DC: She got very little wrong. All I have noticed is a mistake on a date of a letter in Pride and Prejudice, and two specific events, one in Emma and one in Sense and Sensibility, that are probably wrong, based on what I have read about the history of the time. There are also at least a couple places where a quotation from a poem or other writing is off. But that is really a remarkable record, especially when you consider that she didn’t have a large library to consult for quotations or other references.
 

JAIV: What do you think of the films? – do you have a favorite? Any that you find completely appalling? 

DS: I like the films overall. They are no substitute for reading the novels, since much of what is in there cannot be shown on film. But the films can do things the novels cannot, such as show houses and carriages and costumes, as well as specific places. That is something I have also done in my books, and the visual adaptations go even further in that direction. It is also nice to see the characters brought to life by real people, even though I inevitably judge them according to how well they correspond to the characters in the novel and often find them wanting, at least in certain respects.

In terms of favorites, I would probably say the Sense and Sensibility written by Emma Thompson. I also like the Persuasion with Amanda Root and the Pride and Prejudice miniseries with Jennifer Ehle and Colin Firth. I did not like overall the series of TV adaptations that appeared a few years ago, and I thought the Mansfield Park of that series was the worst of any adaptation I have seen.

JAIV: Oh! I agree with you there, though the Persuasion with Anne running around the street in a panic while reading the annot-P&PCaptain’s letter is embarrassing to watch as well!  ~ Tell us something about your writing process: when and how? 

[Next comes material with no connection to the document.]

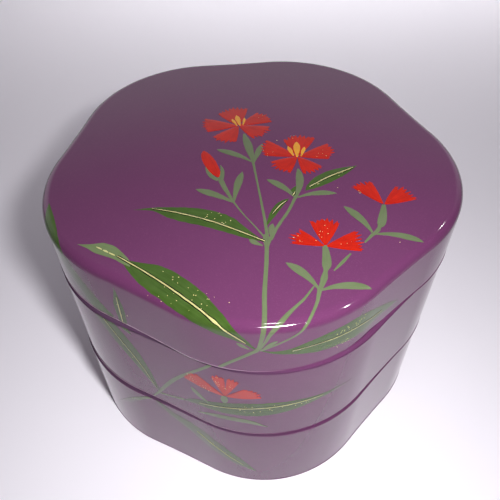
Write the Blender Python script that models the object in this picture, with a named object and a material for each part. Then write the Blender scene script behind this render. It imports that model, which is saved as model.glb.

DS: I usually start by reading through the novel several times, and as carefully as possible; while doing so I note any possible point I might wish to make or passage I wish to explore further or think about. I also listen to audio versions with the same purpose in mind, for I find that in hearing it I sometimes notice things I don’t notice when simply reading it. Then for the historical references, which is what requires the most effort, I organized all the points or topics I want to look at by subject matter, and start reading, or rereading, various books related to those topics. I also, at some point, read through commentaries on the novel to see what additional insights they offer, re-examine Austen’s letters and other biographical material to see what’s relevant there, and look at the words I might need to define; I use here a pre-existing list of words with different meanings in Austen’s time, supplemented for what I may have noticed in addition through my reading. As I do all these things I often go ahead and write the annotations appropriate to what I’ve just found. When all that is done I begin to go through the book chapter by chapter and insert whatever points have not been made. After that it’s just a series of reading over again and making corrections, by myself and by my editor, until the text is finally settled, and also adding other material like illustrations and maps.  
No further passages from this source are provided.